198.「自分なんて…」と思ったあの頃 ― 妬(ねた)み・嫉(そね)み・僻(ひが)みと向き合って

心がザワつく、あの瞬間

誰かの努力が報われたとき、
「よかったね!」と素直に言いたいのに、
なぜか胸の奥がザワザワしてしまう——

そんな経験はありませんか?

成功を祝う気持ちと、
「置いていかれたような」不安や焦りが同時に湧いてくる。
今回は、そんな感情と向き合った自分自身の体験を書いてみたいと思います。


蓋をしていた3つの感情

以前のブログ(▶ 107. 蓋(ふた)をしていた3つの感情)では、
自分の中にしまいこんでいた「妬み・嫉み・僻み」という感情について触れました。

あのときは、それが自分の心の奥にあったことすら気づいていませんでした。
でも、一度気づいてしまうと、今までのいくつかの出来事が、少し違った意味を持って見えてきたんです。

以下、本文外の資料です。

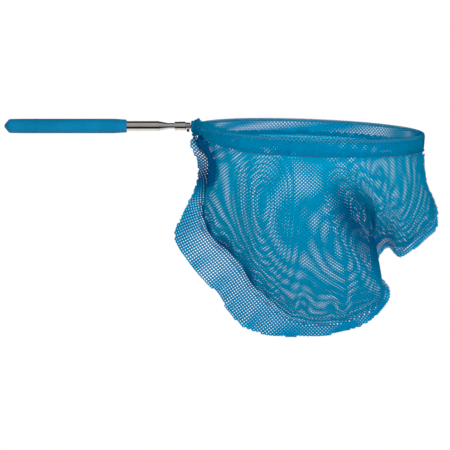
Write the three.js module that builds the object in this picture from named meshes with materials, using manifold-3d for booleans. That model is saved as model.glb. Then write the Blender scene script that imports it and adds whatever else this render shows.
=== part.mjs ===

吹奏楽コンクールで感じた「嫉(そね)み」と「僻(ひが)み」

学生時代、吹奏楽コンクールで他校の演奏を聴いたときのこと。
同じトランペットのパート。年齢も同じ。
それなのに、音の深さも、表現も、段違いでした。

「すごいな」と思う一方で、
「自分はまだまだだ」と、悔しさや焦りが込み上げてきたんです。

今思えば、それが**嫉み(そねみ)**だったのだと思います。
相手に向けた怒りではなく、自分への情けなさや、劣等感。

そしてそのうち、
「どうせ自分には無理かもしれない」
「きっと才能が違うんだ」
そんな風に、自分をあきらめるような気持ちになっていたこともあります。

それがきっと、**僻み(ひがみ)**だったのだと、今は思います。


同年代だからこそ、受け入れづらかった

不思議なもので、もし相手がプロの演奏家だったら、
「すごいな」「目標にしよう」と素直に思えた気がします。

でも、同じ年代、同じ舞台に立っている人だったからこそ、
その差を受け入れるのが難しかった。
自分が劣っていることが、現実として突きつけられたように感じたんだと思います。


僻(そね)みで終わらせず、模範に変えたとき

ただ、あるときふと思い直しました。

「この演奏、模範にして練習してみよう」
そう思って、フレーズを真似し、音の響きをまねて、息の使い方を研究してみた。

すると、明らかに自分の音が変わってきたのです。

あの時、「どうせ無理」と僻(そね)んで終わっていたら、
この変化はなかったと思います。


感情は、成長の入口かもしれない

妬み(ねたみ)、嫉み(そねみ)、僻み(ひがみ)。
どれも、決して“良い感情”とは言われません。

でもそれは、心が動いている証拠であり、
本音のサインなのだと、今では思えるようになりました。

心理学では、こうした感情に名前をつけて認識するだけでも、
脳が落ち着き、冷静になれることが分かっています。
また、キャロル・ドゥエックの「成長マインドセット理論」では、
他人の成功を学びに変えることが、自分の成長を促すとされています(Dweck, 2006)。

さらに、fMRI研究によれば、
他人の成功を喜んでいるとき、脳の報酬系が活性化し、幸福感が増すことも報告されています(Morelli et al., 2014)。


自分もまた、誰かの模範になれるように

今、あのときの気持ちを振り返って思うのは——
嫉み(そねみ)や僻み(ひがみ)で終わらせず、模範に変えたことが、自分の糧になっているということ。

もしかすると、誰かの上手さに悔しさを感じている今の若者が、
自分の演奏を真剣な眼差しで聴いてくれているかもしれない。

そう思うと、今日の練習にも、ちょっとだけ背筋が伸びます。